## Work required
Would you quote the material below from its first line through the line containing "# worked out and printed.", exactly and with both ends included?

## Dataset content
___

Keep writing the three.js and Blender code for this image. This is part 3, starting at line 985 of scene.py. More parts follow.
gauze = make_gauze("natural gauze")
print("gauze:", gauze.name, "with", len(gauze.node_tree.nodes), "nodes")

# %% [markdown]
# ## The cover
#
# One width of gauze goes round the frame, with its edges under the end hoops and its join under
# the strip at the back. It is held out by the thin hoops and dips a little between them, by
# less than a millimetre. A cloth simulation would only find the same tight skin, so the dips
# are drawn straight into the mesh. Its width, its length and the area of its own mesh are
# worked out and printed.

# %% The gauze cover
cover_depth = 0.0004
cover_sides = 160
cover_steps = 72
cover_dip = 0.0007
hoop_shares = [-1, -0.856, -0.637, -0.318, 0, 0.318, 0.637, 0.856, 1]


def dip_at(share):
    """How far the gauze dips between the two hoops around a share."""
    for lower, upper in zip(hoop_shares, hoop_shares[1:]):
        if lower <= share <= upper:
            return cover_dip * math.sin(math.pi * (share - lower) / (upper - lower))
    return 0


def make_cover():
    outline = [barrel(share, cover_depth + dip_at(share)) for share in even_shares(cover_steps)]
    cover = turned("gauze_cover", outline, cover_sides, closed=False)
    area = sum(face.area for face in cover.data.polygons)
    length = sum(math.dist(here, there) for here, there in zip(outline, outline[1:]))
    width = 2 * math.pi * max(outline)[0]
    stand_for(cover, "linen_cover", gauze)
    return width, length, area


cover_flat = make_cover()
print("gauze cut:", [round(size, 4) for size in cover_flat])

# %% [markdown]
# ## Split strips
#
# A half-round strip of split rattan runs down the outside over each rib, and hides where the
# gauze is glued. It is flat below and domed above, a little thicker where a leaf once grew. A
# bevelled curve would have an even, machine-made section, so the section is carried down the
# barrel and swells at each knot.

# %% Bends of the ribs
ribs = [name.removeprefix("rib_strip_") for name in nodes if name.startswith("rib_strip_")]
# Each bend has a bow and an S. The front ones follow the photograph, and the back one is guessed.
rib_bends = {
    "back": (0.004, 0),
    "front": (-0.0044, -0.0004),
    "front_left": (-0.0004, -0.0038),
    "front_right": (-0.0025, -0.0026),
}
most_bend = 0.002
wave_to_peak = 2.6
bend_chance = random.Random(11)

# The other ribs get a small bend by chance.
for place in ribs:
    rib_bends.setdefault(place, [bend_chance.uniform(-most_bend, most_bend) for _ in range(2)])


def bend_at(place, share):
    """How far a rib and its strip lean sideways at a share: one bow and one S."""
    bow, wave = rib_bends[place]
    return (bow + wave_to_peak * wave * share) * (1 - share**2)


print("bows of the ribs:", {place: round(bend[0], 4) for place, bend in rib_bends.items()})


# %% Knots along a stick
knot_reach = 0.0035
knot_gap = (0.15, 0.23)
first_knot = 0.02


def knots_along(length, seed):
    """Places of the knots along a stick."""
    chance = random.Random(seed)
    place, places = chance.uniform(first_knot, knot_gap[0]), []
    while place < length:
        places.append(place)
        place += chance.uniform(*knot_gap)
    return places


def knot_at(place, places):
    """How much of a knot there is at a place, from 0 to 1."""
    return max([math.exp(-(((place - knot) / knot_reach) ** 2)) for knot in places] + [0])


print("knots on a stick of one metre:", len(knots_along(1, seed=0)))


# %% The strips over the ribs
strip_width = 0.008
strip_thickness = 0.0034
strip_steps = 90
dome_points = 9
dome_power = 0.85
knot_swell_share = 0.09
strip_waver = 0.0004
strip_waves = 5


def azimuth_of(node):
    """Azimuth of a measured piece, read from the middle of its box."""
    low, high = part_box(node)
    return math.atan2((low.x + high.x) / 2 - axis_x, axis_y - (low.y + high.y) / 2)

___

## Solved problem
Keep writing the three.js and Blender code for this image. This is part 3, starting at line 985 of scene.py. More parts follow.
gauze = make_gauze("natural gauze")
print("gauze:", gauze.name, "with", len(gauze.node_tree.nodes), "nodes")

# %% [markdown]
# ## The cover
#
# One width of gauze goes round the frame, with its edges under the end hoops and its join under
# the strip at the back. It is held out by the thin hoops and dips a little between them, by
# less than a millimetre. A cloth simulation would only find the same tight skin, so the dips
# are drawn straight into the mesh. Its width, its length and the area of its own mesh are
# worked out and printed.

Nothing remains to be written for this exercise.